The Old Testament verse, he said, "reminds us that any time you face adversity, God is with you."

Oliver got the scene on his left arm, of a Spartan boy facing a wolf from the movie "300," done after he finished playing for the San Jose State Spartans. He also sees it as a picture of his path to the NFL.

"I went to a small school. Got pretty low Division I offers," Oliver said. "I was always like the [Spartan] facing the wolf."

Josh Metellus

Metellus' first tattoo, on the right side of his chest, is of a timepiece with a lock on it, and a chain with the key to the lock. He got the tattoo after a conversation with a friend about patience that had stuck with him.

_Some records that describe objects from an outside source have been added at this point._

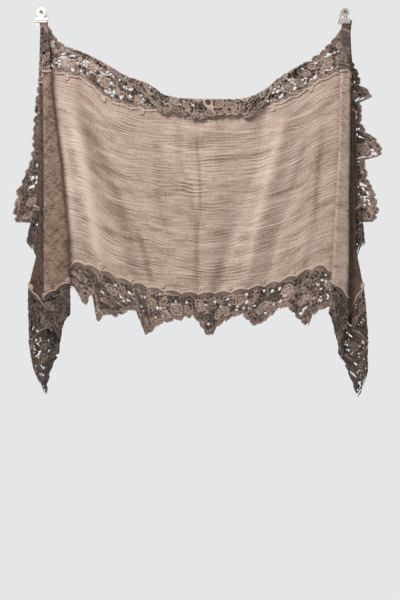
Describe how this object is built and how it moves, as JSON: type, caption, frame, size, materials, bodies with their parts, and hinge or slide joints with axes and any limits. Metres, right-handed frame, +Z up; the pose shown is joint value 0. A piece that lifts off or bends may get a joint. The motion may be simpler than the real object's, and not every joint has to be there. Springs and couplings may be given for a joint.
{
  "type": "lace-edged gauze shawl hung on bulldog clips and nails",
  "caption": "Crinkled gauze shawl with a wide felted lace border, hung by its top edge from bulldog clips on nails, with a swag between them and a folded tail beyond each.",
  "frame": {"origin": "on the wall plane, midway between the holes that the clips hang by", "axes": "+Z up, +Y into the wall, +X to the right seen from the front"},
  "size_m": [0.9965, 0.0662, 1.0508],
  "materials": {
    "crinkled_gauze": "matte loosely woven gauze with fine crinkles",
    "felted_lace": "matte felted wool cords and net, slightly hairy",
    "nickel_plate": "polished nickel plate",
    "nail_steel": "dull dark steel"
  },
  "bodies": {
    "root": {"gauze_centre": "crinkled_gauze", "gauze_tail_left": "crinkled_gauze", "gauze_tail_right": "crinkled_gauze", "lace_top_centre": "felted_lace", "lace_hem_centre": "felted_lace", "lace_bunch_left": "felted_lace", "lace_bunch_right": "felted_lace", "lace_outer_left": "felted_lace", "lace_outer_right": "felted_lace", "lace_end_left": "felted_lace", "lace_end_right": "felted_lace", "lace_hem_left": "felted_lace", "lace_hem_right": "felted_lace", "clip_front_left": "nickel_plate", "clip_front_right": "nickel_plate", "clip_back_left": "nickel_plate", "clip_back_right": "nickel_plate", "clip_spring_left": "nickel_plate", "clip_spring_right": "nickel_plate", "nail_left": "nail_steel", "nail_right": "nail_steel"}
  },
  "joints": []
}
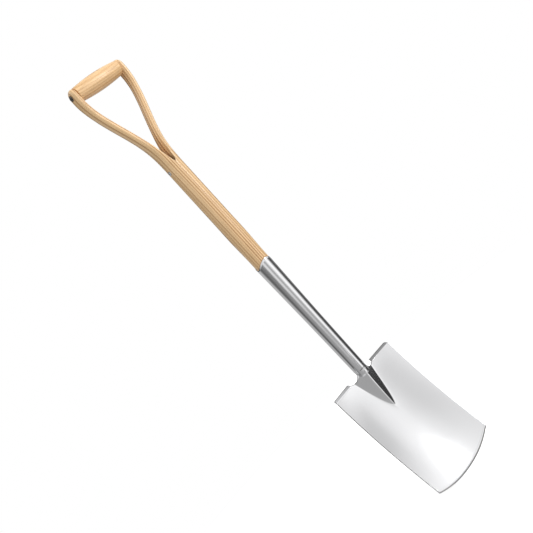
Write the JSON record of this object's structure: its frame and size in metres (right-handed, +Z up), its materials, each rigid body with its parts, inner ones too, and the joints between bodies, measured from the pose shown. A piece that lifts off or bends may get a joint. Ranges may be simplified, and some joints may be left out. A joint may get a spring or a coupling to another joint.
{
  "type": "garden spade",
  "caption": "Digging spade: dished stainless blade with a raised frog and folded treads, long tapered socket, and an ash shaft split into a wishbone handle with a cross grip.",
  "frame": {"origin": "on the ground under the spade: the middle of the spade's box in X and Y, at the level of the middle of the cutting edge, with the shaft upright", "axes": "+Z up along the shaft towards the grip, +X across the blade towards the spade's right as seen from its hollow front, +Y towards its back; the hollow front of the blade faces -Y"},
  "size_m": [0.1738, 0.0816, 1.0006],
  "materials": {
    "polished_steel": "polished stainless steel with faint lengthwise brushing",
    "fixing_steel": "plain steel rivets and screw",
    "dark_steel": "dark oiled steel washers",
    "weld_steel": "weld bead, straw and grey",
    "ash": "pale ash, straight grained, clear satin varnish",
    "ash_grip": "pale ash turned across the handle, clear satin varnish"
  },
  "bodies": {
    "root": {"blade": "polished_steel", "socket": "polished_steel", "socket_screw": "fixing_steel", "handle": "ash", "grip": "ash_grip", "grip_rod": "fixing_steel", "neck_rivet": "fixing_steel", "grip_washer_right": "dark_steel", "grip_washer_left": "dark_steel", "neck_washer_right": "fixing_steel", "neck_washer_left": "fixing_steel", "weld_right": "weld_steel", "weld_left": "weld_steel"}
  },
  "joints": []
}
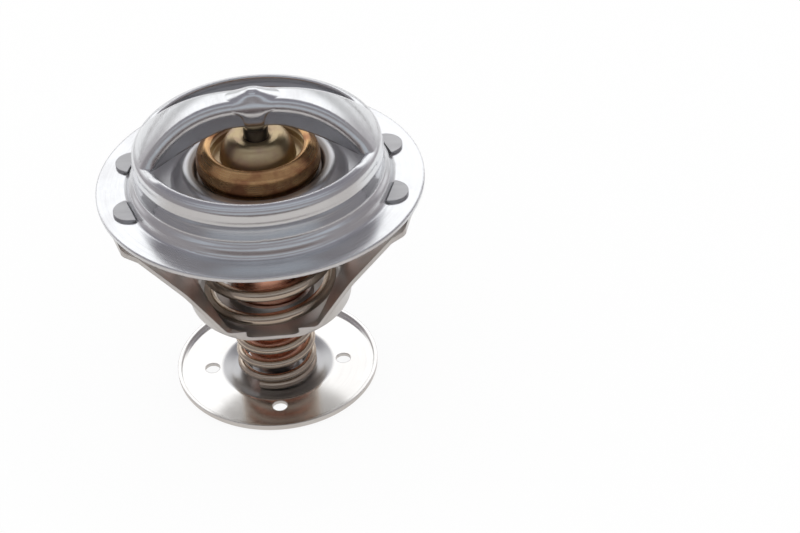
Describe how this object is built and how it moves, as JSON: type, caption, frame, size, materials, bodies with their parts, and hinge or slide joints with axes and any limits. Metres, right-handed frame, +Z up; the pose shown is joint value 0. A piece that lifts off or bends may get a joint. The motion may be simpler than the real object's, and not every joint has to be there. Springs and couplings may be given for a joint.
{
  "type": "engine thermostat",
  "caption": "Wax-element engine thermostat with a round mounting flange, an arched bridge, a sprung main valve and a sprung bypass disc below.",
  "frame": {"origin": "middle of the underside of the bypass disc, the face the thermostat stands on", "axes": "+Z up along the valve axis towards the bridge, X along the bridge and through both legs, Y through the two open windows"},
  "size_m": [0.067, 0.067, 0.0722],
  "materials": {
    "cover": "bright rolled stainless sheet",
    "lower_frame": "bright rolled stainless sheet",
    "piston": "ground",
    "guide": "turned and plated, dulled",
    "boot": "moulded",
    "capsule": "drawn copper alloy, bright",
    "wax": "cast expansion wax",
    "crimp_collar": "rolled and bright",
    "valve_plate": "bright pressed stainless",
    "main_spring": "drawn spring wire",
    "bypass_spring": "drawn spring wire",
    "spring_seat": "pressed stainless",
    "stem": "turned",
    "retaining_ring": "spring steel",
    "bypass_disc": "bright pressed stainless"
  },
  "bodies": {
    "valve_group": {"capsule": "capsule", "wax": "wax", "boot": "boot", "guide": "guide", "crimp_collar": "crimp_collar", "valve_plate": "valve_plate", "spring_seat": "spring_seat", "stem": "stem", "retaining_ring": "retaining_ring", "main_spring": "main_spring", "bypass_spring": "bypass_spring"},
    "cover_and_frame": {"cover": "cover", "lower_frame": "lower_frame", "piston": "piston"},
    "bypass_valve": {"bypass_disc": "bypass_disc"}
  },
  "joints": [
    {"name": "main_valve_lift", "type": "slide", "parent": "valve_group", "child": "cover_and_frame", "axis": [0, 0, 1], "range_m": [0, 0.0065], "stiffness_N_per_m": 2500, "springref_m": -0.01, "deforming": ["main_spring"]},
    {"name": "bypass_slide", "type": "slide", "parent": "valve_group", "child": "bypass_valve", "axis": [0, 0, 1], "range_m": [0, 0.003], "stiffness_N_per_m": 1000, "springref_m": -0.008, "deforming": ["bypass_spring"]}
  ]
}
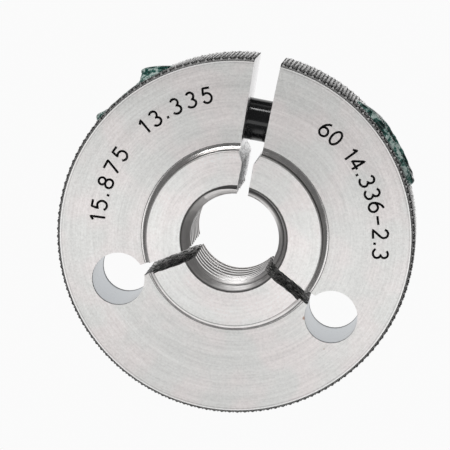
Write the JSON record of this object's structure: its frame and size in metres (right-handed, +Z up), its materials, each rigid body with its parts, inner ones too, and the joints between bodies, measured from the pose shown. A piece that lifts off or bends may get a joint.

The safety has a tattoo on his right side with the names of his grandmother, mother and siblings in a tree, with roots stretching down to the number 305 (the Miami area code). Near it is a tattoo of a wolverine along with the Michigan block M, representing where he played in college.

"I think that's just a big part of my life — moving from Miami to Ann Arbor definitely helped me in a lot of ways," Metellus said. "I thought that was significant to show about myself, because I think that's a big part of my life."

The phrase "God given" runs down Metellus' left arm. "That was one of my most recent ones," he said. "I just thought it spoke to all the abilities I was given, being able to play this game and love what I do."